At a very early stage in a business’ life, even before money is made, it is possible that a partnership has already been formed. Most likely it will be a “partnership at will” under the Partnership Act 1890 (the “Act”).

There is a very broad definition of “partnership” under the Act:
• More than one person;
• Carrying on business together; and
• With a view to profit.

If there is a dispute in the future, without any partnership agreement setting out the precise terms relating to how the partners will deal with each other, the default provisions in the Act will automatically dictate the relationship between them. Partnerships in which some people provide the money and others the time, present particular problems. Those default provisions may be far from what the partners actually want, they include:

1) Equal contributions in capital, profits and losses

What if one partner invested (or subsequently invests) more than the others in time or money? Unless there is a partnership agreement stating what happens in such a circumstance, that partner will not get a share of the profits that reflects their larger investment. Should a higher level of investment give that partner a casting vote or right of veto that prevents them from being defeated by a simple majority of the other partners in decisions affecting the partnership business?

2) All partners may take part in management of business

There is no such thing as a “silent partner” or “sleeping partner”. Unless there is a partnership agreement to the contrary, all individuals get a vote.
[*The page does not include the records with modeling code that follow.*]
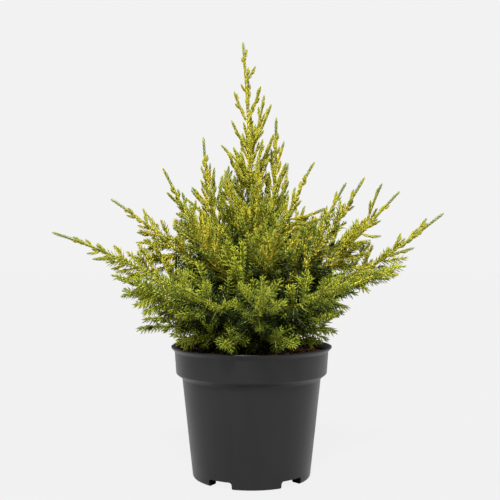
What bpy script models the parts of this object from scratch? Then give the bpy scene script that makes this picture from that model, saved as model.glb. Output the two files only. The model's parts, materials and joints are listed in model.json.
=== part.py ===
"""A golden spreading conifer in a round black nursery pot, for Blender 4.5.

Metres, +Z up. The origin is the centre of the pot's underside, on the surface that the pot stands on.
The pot is a turned shell on five feet, filled with compost. A short leaning trunk runs up through the
foliage. Tapering boughs leave it all round, and each ends just short of the plume of foliage that it
carries. A plume is one stem, swollen where its foliage is dense, with twigs and toothed blades fused on.
A blade stands for one spray of needles.
"""

import math
import random
from collections import namedtuple

import bmesh
import bpy
from mathutils import Matrix, Vector
from mathutils.bvhtree import BVHTree

# ---------------------------------------------------------------- driving dimensions

CLEAR = 0.0003  # gap kept wherever one solid meets another

POT_HEIGHT = 0.154
POT_LIP_RADIUS = 0.095
POT_LIP_DEPTH = 0.0062
POT_WALL = 0.0014
COLLAR_TOP_RADIUS = 0.0914
COLLAR_FOOT_RADIUS = 0.0891
COLLAR_FOOT = 0.1218  # height of the collar's lower edge
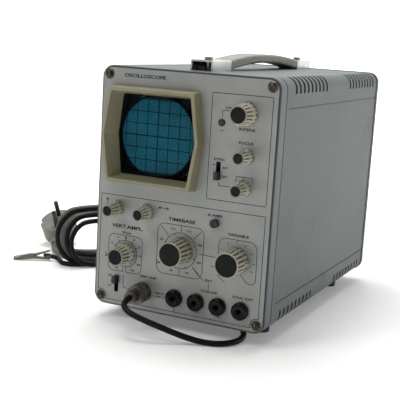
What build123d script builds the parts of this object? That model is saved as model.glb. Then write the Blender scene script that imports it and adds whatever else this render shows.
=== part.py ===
from build123d import *
import os
from math import cos, pi, radians, sin, tan

# Portable cathode-ray oscilloscope with a test cable and a mains lead.
# Frame: +X to the right, front towards -Y, +Z up, millimetres. The feet stand on z = 0 and the
# origin lies under the middle of the instrument, cords left out.

os.makedirs("parts", exist_ok=True)

# ---------------------------------------------------------------- driving dimensions
body_width = 160.0
body_height = 204.5
body_depth = 272.0          # from the face of the front panel to the rear edge
foot_height = 12.0
body_corner = 10.0          # outside bend of the case

frame_depth = 12.5          # moulded front frame, seen from the side
frame_setback = 0.8         # the panel stands this much in front of the frame's edge
frame_edge = 1.4            # width of frame seen around the panel
frame_lip = 4.0             # ledge behind the panel
frame_groove = 1.0          # shadow gap between frame and case
frame_spigot = 7.0          # length of the frame's sleeve inside the case
frame_wall = 2.0
frame_round = 0.7
frame_ledge_thickness = 3.0
frame_post_wall = 2.6
screw_hole_spare = 1.0

panel_thickness = 2.0
panel_gap = 0.2

case_wall = 1.2
rear_trim_depth = 6.0
rear_trim_proud = 0.5
rear_trim_wall = 2.6
rear_panel_thickness = 1.5
rear_panel_recess = 1.5
rear_trim_round = 1.2
rear_spigot = 5.0

slot_width = 4.0
slot_pitch = 9.4
slots_per_group = 9
front_slots_middle = 71.0   # behind the panel face
rear_slots_middle = 57.4    # ahead of the rear edge
slot_side_reach = 13.0      # from the top or bottom of the body down the side
slot_over_reach = 8.5       # from the side of the body over the bend

crease_width = 0.9
crease_depth = 0.45
crease_levels = (21.9, 180.4)
crease_start = 20.0

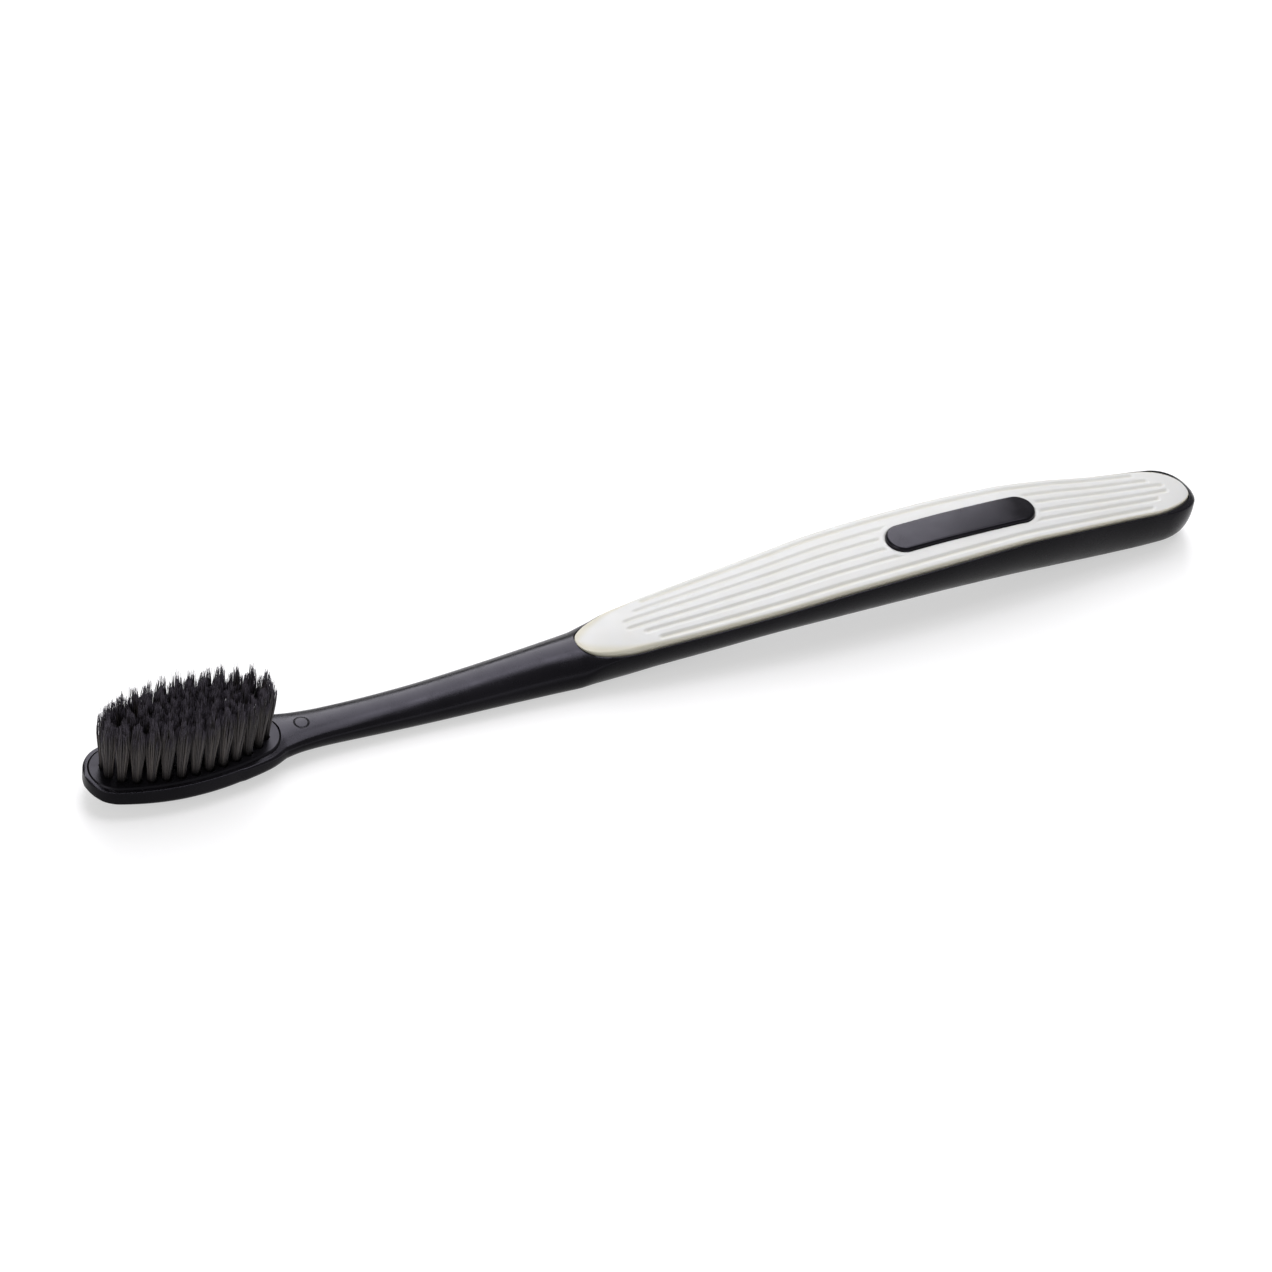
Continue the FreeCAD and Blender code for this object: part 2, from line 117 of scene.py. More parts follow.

If you have invested, you have a say – subject to being overruled by the majority.

3) No partner is entitled to remuneration for acting in the partnership business

They are only entitled to an (equal) share in the profits. This may not be suitable if one partner is doing more work/introducing more business than the others and wants to be rewarded for that or is engaged full-time working in the business while others only work part time.

4) Dissolution is always a threat

Any partner may end the partnership at any time. This can be particularly problematic if there is a dispute and one partner uses the threat of dissolution as a lever. It may not be a good time to bring the relationship to an end, for example, if the project for which the partnership was established has not reached its conclusion. There is no way for a disenchanted partner to retire other than to dissolve the partnership unless it is agreed otherwise.

5) There is no power for the majority to expel a partner unless agreed between them

This can be a game changer for the business. If one partner underperforms or there is misconduct then the only way to remove them would be to dissolve the partnership. If there is an otherwise successful business this may not be what the other partners want at all and can decimate the good will the business has built up over time.

6) There are limited restrictions on the conduct of former partners unless agreed to in writing

If there is an agreement, more onerous restrictions can be placed on exiting partners, for example to prevent the leaver setting up in competition or poaching customers or staff of the business.

7) Partners are jointly liable for debts and obligations incurred

If there is misconduct by one partner that leads to an obligation for the business, there is no automatic right for the other partners to pass that liability on to the partner who has behaved wrongly.

Similar (although not identical) considerations can apply to all forms of joint enterprise, whether it is a partnership, a limited liability partnership (LLP) or a Limited Company. It is always best to consider at the outset what the aims of the business are and what the responsibilities of those involved should be and record them, whether through a partnership agreement; or a members agreement (for an LLP); or a shareholders’ agreement (for a limited company).

Spending a little bit of time on this issue at the beginning can avoid the potential for real trouble in the longer run.